2.4.1 Calculating basic loop overheads

During sequential scan, the DBMS executes buffer pool code before accessing records in a new page. The buffer pool code involves choosing and unfixing the old page, fixing the new page, reading the page header, and locating the record directory. Throughout our experiments there is strong evidence that this code to access a page (we also refer to it as ‘crossing page boundaries’) is expensive in terms of first-level instruction stalls:

As the record size increases, the number of first-level instruction cache misses per record increases; this probably results from the buffer pool code replacing the record processing loop into the L1I cache more often for large than for small records.
During secondary (non-clustered) index access, systems A and C, that access a page per qualifying record, have much more L1I stalls than B (which sorts the RIDs and accesses each page only once).

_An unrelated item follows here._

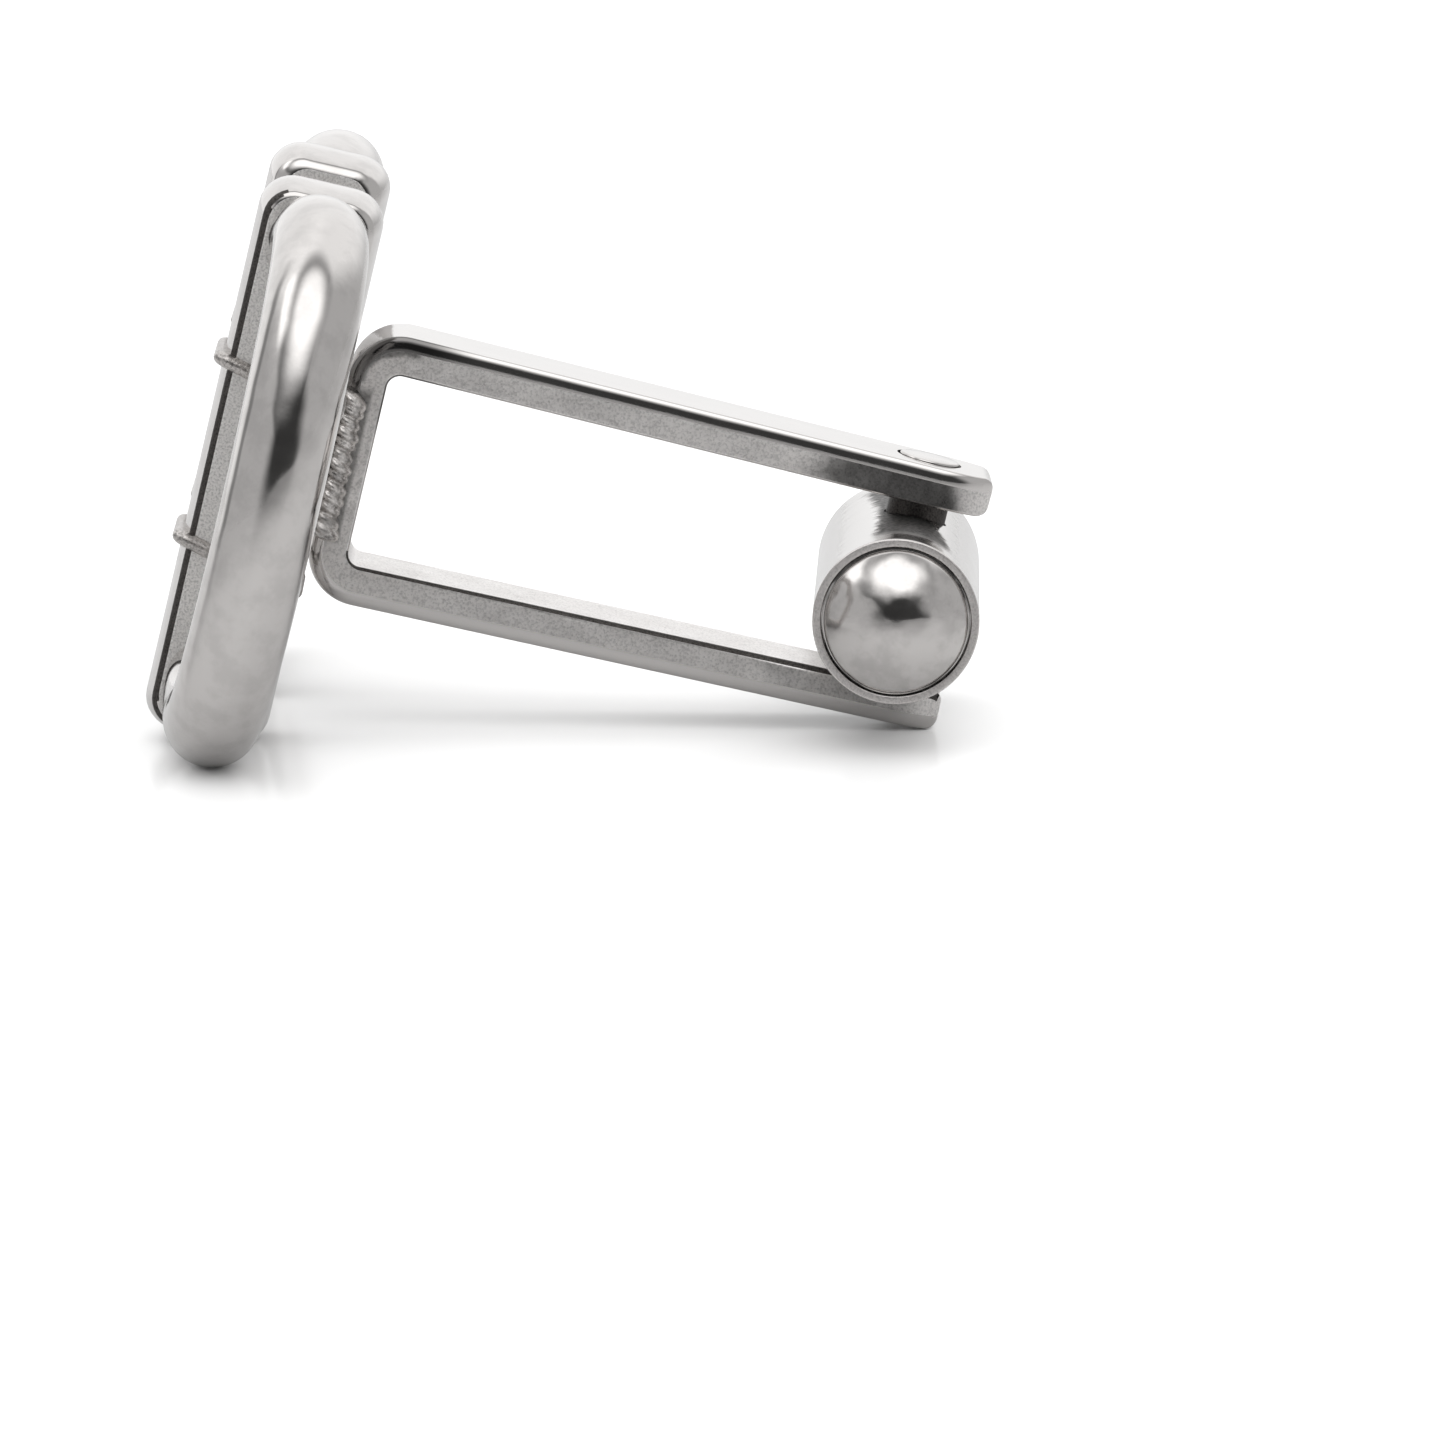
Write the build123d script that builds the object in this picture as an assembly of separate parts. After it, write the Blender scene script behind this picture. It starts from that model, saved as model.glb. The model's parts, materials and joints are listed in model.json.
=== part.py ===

This section presents a simple model for estimating the page crossing-related data. The model takes into account the basic algorithms for performing the sequential scan and the clustered index access, and uses the values of the performance counters to construct linear systems of equations that predict the performance cost of each query step. The code is modeled by an initialization phase followed by a loop that accesses pages. Within the page access loop is a nested loop to access records on the page and qualify them to see if they satisfy the query predicate. Within the record access loop there is a computed branch to calculate AVERAGE () for qualifying records. For the secondary index scan, this branch first accesses a page and then a record within the page. Each code segment is characterized by the number of cycles (including both computation and stalls) it takes to execute the code path once.